The toy’s breakdown travels and takes the dancer to the edge of her dance hill, dance lawn, dance grove, dance dune, stage.
One observer noticed after my rainy day performance in Washington Square Park, that there is the possibility that a passerby questions my sanity and may wonder what is happening: is it a performance, a movement practice, a display of craziness? After observing for some time it will likely become clear that there is consciousness in the movements. Control, craft, repetition, and patterns emerge. Then maybe, The Ridge emerges as an entity, rather than the movements and sounds being random impulses of a person. Perhaps then there is a unity of performer, dance, and environment and that is the performance.
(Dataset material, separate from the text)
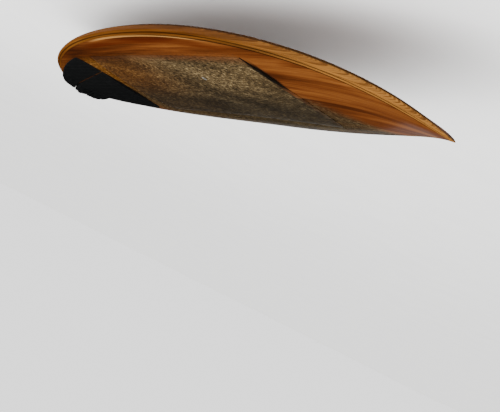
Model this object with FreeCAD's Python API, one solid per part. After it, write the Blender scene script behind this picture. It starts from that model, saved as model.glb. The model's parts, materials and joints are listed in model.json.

As Hay offered us time and again while teaching, “your perception is the dance”: my perception is the dance, the audience’s perception is the dance.
Figure 4: Hana van der Kolk in her adaptation of Deborah Hay’s The Ridge, 2005. Photo by Carly Busta.
After the toy breaks down completely the dancer returns crawling on all fours. She sits, in a pose, tension in the body. She faces her audience: “nothing matching everything, inviting being seen.”
She imagines her toes perceive the whole city, and past it, the sky, unimaginable ending. She imagines her body can perceive far away places she’s visited and ones she has not. She imagines her body perceiving her audience, ones who stand and sit before her now, ones who passed through moments ago, ones she cannot see. Nothing, nothing, nothing, nothing matching everything, everything, everything. She puts it all in her pocket.
She salutes her audience, a gesture and a smile.